In the last five years, I have gained a passion for cooking. (Basically since I graduated college and could afford to buy more than Ramen.) However, I still hold on to my loathing for grocery shopping. I really do hate it. Since having a kid, that dislike has escalated. Stores like Costco and Winco have helped me so much in this department because I now can buy in bulk and eliminate a lot of extra grocery trips by having my essentials stocked up. All the same, this doesn’t account for the fresh ingredients I have to buy at least weekly. Eventually, when we have a home with a yard, I am going to have a whole garden full of fresh produce that I don’t have to get off my butt to the store to buy. In the meantime, living in a townhome, I have to settle for the 7’ X 8’ patio outside our dining area.
I love the taste of fresh herbs. Yes, I have a stock of dried herbs for those moments when I am reluctant to get to the store. Yet, there is something about having every part of your food fresh! I decided to create a back porch garden so I could have wonderfully fresh picked herbs every time I needed those ingredients. I got the idea of a garden shelf from a friend. I saw that she had done this cute herb shelf on her back porch and knew I had to have one, so I set to work.
- 4 cinder blocks (I got them for 50 cents each at Home Depot)
- 2 boards (I used the leftover boards from our master closet remodel. I may get pretty wood boards in the future and stain them. But in the meantime, this works just fine.)
- Paint (I had white paint left over from another project. I thought the coral paint was super cute, so I went to Home Depot and had their paint desk mix me a sample cup. It cost me about $2.50 and was the perfect amount for this size of a project. Doing it this way means the sky’s the limit with which colors you would like to use.)
- Medium planter pots (They were about $2 each at Home Depot.)
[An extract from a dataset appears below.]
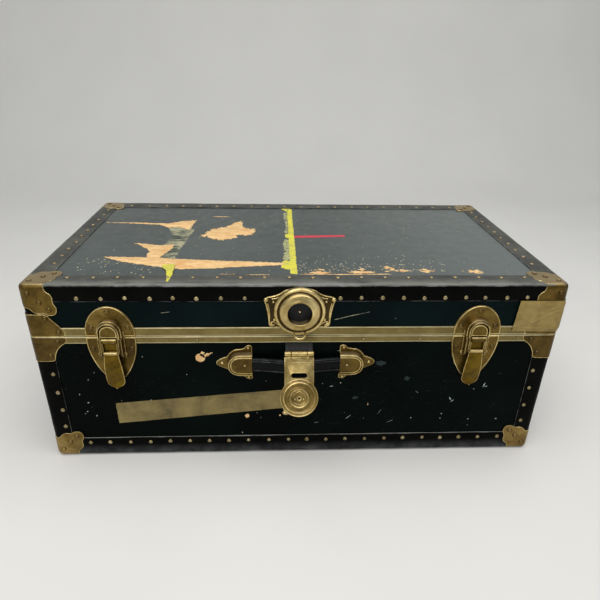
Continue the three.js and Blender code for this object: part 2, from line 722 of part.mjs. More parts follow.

- Clear pot trays (You don’t need these, but I didn’t want water running out of the pots and all over my newly painted boards. I got them for 50 cents each at Home Depot.)
- Herbs (There are a lot of ways to go about this. If you are planning on growing your own, you will need soil (for pots, not garden soil), plant food (fertilizer), and seeds. I bought already established herbs since I got on the ball a bit late in the season. I was able to find fully mature herbs (except cilantro) at Home Depot for $4 each (This was in July.). Depending upon my level of patience, I may or may not go this route in the future. I did like, however, that my garden was ready to go once I finished my project.)
This is a nice addition to our backyard decor. I love that I have more green in my life (not that Oregon is running out of green). I enjoy having fresh ingredients on hand. I also like involving my daughter, Riley, in taking care of them. Overall, this little back porch garden is cute, functional, and it makes me happy!
Herbs I have: Sage, Sweet Basil, Cilantro, Rosemary, Oregano, Parsley
- Check how much water they are getting. I live in Oregon which means that we get plenty of rain. However, it hasn’t rained a month. So I am having to make sure to be on top of watering them daily. When the rain kicks back up, I will have to make sure they are not drowning in water.
- Pay attention to the nightly temperature and daily temperature. A lot of herbs can be affected by too hot or too cold of conditions.
- Research when and how to trim your plants. For example, basil needs to be trimmed from the top instead of snipping leaves from the bottom or side of the main stock.You should also trim your basil before any flowers bloom. The flowers stunt the growth of your basil plant.
- Research all you can about the particular herbs you plan on planting (how they should grow, when to harvest). Write down your findings (or type and print them) and have them on hand. We all have a lot on our mind without memorizing random gardening facts (although I’m sure it becomes second nature once you’ve done it long enough). Tape this paper to the back of a kitchen cupboard or somewhere you can reference it quickly. When/If there is a problem or question to do with one of your precious herbs, reference your findings.
- Check the amount of sunlight needed for each plant. On the plants that needed 6+ hours of sunlight (sage, basil, cilantro, rosemary), I made sure that these plants were on the top shelf with the most sun exposure. For the plants that needed partial shade (oregano and parsley), I put them on the bottom shelf where the sun will only get to them for a fraction of the day.